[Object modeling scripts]
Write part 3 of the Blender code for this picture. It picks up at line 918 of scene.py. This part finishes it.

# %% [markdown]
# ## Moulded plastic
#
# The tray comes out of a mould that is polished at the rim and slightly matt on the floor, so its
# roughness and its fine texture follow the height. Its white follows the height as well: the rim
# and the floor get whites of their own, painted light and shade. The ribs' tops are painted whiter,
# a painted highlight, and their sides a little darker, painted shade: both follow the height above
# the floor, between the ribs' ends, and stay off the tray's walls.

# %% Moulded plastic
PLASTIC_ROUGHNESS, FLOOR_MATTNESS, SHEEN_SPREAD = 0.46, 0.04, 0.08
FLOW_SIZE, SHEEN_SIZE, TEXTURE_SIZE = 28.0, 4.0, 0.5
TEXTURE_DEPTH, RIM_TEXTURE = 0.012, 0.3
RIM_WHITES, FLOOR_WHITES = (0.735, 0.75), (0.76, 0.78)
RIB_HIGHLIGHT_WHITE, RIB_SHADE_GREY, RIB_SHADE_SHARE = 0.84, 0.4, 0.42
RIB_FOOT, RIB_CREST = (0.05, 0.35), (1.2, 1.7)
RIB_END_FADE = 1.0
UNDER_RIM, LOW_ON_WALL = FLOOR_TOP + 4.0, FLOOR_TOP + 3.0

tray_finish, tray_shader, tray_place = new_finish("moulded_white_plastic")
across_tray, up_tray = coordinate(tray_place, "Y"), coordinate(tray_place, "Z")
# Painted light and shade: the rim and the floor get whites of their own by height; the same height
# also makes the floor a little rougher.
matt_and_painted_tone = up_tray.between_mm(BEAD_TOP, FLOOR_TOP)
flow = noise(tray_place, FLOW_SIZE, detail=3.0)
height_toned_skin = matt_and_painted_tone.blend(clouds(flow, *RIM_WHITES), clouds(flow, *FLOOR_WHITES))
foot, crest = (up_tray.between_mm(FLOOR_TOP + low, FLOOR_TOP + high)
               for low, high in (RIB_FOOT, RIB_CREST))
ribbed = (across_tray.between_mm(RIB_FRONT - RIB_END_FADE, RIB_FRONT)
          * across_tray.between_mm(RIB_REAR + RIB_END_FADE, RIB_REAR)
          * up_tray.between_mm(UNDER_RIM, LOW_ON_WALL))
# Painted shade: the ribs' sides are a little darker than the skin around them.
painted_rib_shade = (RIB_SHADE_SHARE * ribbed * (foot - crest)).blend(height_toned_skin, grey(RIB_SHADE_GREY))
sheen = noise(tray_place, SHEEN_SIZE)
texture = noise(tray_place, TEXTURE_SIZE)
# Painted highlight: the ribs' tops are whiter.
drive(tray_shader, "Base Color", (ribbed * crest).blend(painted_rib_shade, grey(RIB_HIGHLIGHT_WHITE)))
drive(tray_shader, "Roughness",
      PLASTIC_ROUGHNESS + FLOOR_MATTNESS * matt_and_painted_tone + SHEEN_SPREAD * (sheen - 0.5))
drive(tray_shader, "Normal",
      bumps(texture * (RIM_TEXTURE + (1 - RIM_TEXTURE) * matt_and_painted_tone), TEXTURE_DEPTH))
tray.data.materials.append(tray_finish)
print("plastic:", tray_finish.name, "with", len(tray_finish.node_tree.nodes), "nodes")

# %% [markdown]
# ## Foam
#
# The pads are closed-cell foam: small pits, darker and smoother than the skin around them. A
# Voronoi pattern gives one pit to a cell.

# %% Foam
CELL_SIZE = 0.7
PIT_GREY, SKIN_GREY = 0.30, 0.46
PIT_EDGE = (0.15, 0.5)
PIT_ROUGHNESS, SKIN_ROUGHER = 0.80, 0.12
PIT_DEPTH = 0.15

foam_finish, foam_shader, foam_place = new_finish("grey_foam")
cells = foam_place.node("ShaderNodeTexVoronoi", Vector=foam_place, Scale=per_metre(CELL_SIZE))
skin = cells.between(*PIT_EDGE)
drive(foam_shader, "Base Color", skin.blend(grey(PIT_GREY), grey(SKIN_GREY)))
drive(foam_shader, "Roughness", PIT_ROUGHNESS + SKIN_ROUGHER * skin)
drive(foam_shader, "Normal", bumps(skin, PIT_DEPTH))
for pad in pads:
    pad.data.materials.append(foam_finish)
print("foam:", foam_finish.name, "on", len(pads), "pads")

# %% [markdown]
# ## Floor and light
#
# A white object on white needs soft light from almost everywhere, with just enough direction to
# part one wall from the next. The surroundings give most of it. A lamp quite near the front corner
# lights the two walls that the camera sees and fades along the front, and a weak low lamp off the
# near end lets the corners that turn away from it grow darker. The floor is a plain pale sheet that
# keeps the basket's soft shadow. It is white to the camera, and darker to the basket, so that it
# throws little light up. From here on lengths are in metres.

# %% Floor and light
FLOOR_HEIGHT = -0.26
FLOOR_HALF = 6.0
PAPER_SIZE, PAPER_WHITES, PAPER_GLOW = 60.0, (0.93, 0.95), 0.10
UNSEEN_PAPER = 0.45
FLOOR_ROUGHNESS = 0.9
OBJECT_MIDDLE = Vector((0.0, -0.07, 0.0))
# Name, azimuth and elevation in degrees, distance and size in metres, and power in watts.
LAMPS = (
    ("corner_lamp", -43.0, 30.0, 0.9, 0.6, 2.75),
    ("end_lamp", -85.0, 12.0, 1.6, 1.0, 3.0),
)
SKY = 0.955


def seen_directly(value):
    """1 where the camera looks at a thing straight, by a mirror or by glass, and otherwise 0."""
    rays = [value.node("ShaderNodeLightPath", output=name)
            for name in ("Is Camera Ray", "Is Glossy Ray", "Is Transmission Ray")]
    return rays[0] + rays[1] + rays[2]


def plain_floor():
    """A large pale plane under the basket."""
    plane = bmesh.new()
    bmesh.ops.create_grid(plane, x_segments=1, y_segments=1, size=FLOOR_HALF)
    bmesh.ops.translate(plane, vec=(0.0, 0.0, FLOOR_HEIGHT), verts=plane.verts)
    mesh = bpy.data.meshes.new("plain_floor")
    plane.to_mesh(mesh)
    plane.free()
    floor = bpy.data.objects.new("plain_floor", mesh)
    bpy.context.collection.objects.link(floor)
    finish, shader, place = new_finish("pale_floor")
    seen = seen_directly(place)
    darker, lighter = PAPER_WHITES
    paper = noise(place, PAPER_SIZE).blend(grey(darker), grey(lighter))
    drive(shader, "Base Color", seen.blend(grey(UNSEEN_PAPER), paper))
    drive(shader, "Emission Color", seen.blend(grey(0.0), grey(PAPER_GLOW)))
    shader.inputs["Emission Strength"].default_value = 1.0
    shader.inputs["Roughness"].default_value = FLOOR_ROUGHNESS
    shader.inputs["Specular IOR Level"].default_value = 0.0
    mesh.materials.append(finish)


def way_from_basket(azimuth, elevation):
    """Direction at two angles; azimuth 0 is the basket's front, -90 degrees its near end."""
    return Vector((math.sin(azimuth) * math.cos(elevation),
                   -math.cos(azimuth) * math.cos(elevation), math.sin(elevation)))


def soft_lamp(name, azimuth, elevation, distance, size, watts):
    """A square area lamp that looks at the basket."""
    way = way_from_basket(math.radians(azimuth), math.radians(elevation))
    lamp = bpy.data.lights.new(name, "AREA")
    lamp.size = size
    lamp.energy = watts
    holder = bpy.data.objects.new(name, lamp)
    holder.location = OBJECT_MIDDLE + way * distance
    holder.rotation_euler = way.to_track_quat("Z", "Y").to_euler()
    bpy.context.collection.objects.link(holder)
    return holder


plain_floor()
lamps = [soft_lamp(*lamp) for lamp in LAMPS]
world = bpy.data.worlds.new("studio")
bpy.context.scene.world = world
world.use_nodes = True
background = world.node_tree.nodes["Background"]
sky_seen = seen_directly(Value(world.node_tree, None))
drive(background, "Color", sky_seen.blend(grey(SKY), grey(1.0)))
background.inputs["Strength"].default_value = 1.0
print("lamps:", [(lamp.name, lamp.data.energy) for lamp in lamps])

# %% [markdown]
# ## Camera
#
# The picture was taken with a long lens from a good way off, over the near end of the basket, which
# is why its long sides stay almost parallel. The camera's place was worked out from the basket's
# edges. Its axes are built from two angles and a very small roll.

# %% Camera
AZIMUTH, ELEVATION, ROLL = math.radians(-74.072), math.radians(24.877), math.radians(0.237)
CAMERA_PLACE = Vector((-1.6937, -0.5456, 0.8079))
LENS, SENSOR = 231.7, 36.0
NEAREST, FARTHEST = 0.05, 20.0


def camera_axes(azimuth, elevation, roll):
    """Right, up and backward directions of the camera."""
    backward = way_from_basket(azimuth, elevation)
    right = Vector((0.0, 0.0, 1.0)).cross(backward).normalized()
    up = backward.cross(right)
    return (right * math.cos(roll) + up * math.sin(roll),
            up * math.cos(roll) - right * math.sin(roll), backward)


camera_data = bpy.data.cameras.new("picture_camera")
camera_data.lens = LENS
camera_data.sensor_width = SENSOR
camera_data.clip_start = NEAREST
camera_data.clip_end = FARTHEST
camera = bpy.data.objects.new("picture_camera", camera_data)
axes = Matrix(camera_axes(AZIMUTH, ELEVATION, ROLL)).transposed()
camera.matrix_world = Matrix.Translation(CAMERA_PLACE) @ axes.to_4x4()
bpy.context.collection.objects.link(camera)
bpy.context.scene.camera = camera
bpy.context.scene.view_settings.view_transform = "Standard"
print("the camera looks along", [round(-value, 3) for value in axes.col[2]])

* * *

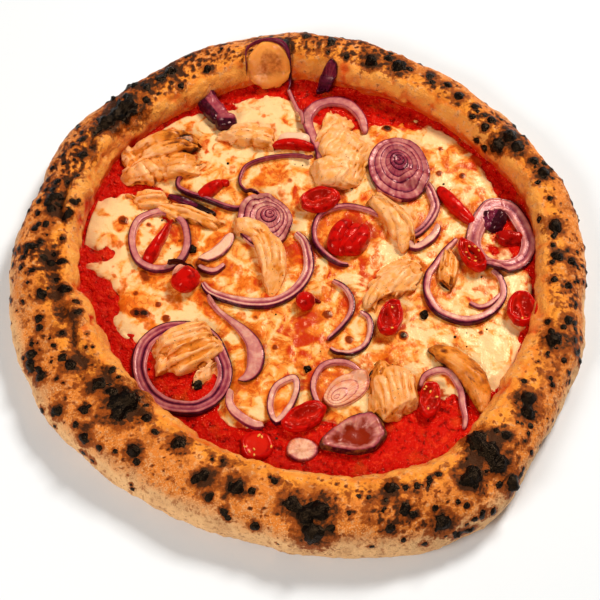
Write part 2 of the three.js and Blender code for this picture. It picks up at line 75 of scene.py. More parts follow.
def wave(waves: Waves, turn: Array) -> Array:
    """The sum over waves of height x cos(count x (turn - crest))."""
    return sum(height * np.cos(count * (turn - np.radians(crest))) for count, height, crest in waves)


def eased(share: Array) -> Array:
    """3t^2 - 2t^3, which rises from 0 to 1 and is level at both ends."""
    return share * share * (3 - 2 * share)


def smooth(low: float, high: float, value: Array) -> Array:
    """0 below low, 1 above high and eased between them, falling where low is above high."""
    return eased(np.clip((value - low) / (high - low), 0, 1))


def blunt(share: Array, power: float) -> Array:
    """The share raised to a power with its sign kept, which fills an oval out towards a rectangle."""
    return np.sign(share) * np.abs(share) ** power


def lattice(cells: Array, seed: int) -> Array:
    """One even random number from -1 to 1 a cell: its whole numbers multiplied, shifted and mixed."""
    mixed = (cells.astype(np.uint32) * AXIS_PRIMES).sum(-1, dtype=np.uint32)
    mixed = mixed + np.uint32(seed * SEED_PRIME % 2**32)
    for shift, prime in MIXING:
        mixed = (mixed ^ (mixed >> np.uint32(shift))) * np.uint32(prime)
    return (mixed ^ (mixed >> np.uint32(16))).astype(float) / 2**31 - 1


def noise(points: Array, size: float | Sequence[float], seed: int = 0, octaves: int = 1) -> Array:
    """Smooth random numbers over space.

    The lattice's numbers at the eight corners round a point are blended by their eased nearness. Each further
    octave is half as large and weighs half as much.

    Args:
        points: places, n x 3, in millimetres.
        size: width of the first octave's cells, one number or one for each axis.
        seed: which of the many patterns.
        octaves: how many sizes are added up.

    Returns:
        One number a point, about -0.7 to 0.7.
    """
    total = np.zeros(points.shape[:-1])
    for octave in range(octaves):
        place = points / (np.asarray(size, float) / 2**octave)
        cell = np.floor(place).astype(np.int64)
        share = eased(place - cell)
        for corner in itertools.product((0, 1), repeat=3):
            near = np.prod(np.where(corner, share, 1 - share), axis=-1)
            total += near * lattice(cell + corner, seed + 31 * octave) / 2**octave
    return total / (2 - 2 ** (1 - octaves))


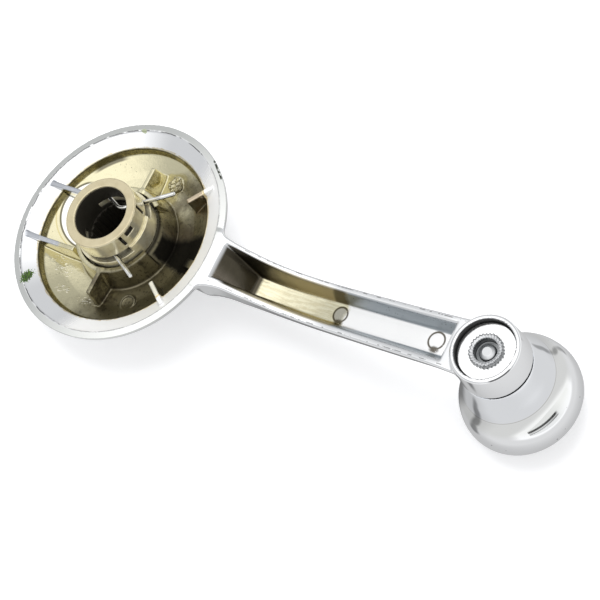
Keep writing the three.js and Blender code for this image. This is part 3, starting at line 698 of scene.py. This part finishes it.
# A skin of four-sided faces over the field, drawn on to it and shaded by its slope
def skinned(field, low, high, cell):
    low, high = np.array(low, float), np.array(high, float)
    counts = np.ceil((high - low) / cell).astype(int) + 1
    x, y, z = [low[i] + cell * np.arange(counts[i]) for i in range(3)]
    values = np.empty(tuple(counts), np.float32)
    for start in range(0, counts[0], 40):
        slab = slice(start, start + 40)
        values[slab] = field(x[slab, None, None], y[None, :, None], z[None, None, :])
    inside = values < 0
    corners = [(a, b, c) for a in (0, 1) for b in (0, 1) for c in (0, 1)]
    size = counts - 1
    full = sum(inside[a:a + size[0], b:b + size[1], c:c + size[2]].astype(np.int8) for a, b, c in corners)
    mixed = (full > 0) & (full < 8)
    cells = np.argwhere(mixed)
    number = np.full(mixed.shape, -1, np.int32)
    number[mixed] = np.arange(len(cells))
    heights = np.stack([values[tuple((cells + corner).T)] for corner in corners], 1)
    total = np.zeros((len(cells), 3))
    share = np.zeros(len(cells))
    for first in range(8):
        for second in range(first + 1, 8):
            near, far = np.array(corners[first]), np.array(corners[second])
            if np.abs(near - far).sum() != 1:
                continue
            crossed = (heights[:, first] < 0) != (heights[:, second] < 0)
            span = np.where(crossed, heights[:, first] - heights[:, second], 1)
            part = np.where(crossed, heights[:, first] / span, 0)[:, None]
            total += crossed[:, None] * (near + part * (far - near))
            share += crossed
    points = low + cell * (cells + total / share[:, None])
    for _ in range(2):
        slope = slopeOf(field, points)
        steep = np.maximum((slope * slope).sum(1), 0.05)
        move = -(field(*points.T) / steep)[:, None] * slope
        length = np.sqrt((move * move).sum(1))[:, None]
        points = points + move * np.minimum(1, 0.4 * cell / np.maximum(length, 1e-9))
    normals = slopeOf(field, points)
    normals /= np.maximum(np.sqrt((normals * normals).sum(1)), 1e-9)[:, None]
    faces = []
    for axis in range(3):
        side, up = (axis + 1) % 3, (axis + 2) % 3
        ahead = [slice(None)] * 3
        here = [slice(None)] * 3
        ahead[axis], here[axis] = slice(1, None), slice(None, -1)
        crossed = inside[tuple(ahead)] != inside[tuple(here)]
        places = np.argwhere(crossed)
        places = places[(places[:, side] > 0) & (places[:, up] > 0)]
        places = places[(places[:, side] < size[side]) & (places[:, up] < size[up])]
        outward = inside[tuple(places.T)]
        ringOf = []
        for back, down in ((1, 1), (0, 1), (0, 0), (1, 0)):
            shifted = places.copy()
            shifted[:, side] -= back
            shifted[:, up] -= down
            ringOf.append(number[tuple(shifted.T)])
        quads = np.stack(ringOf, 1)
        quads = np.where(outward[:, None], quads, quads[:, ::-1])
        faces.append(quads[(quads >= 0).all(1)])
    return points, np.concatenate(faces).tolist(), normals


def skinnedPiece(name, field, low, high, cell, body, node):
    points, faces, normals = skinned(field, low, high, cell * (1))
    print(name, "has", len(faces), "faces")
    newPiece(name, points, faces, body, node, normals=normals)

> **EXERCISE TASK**
Exactly the lines above from the one with "Write part 3" to the one with "# the floor, between", both included, are to be quoted; leave the rest out.

> **THE RESULT**
Write part 3 of the Blender code for this picture. It picks up at line 918 of scene.py. This part finishes it.

# %% [markdown]
# ## Moulded plastic
#
# The tray comes out of a mould that is polished at the rim and slightly matt on the floor, so its
# roughness and its fine texture follow the height. Its white follows the height as well: the rim
# and the floor get whites of their own, painted light and shade. The ribs' tops are painted whiter,
# a painted highlight, and their sides a little darker, painted shade: both follow the height above
# the floor, between the ribs' ends, and stay off the tray's walls.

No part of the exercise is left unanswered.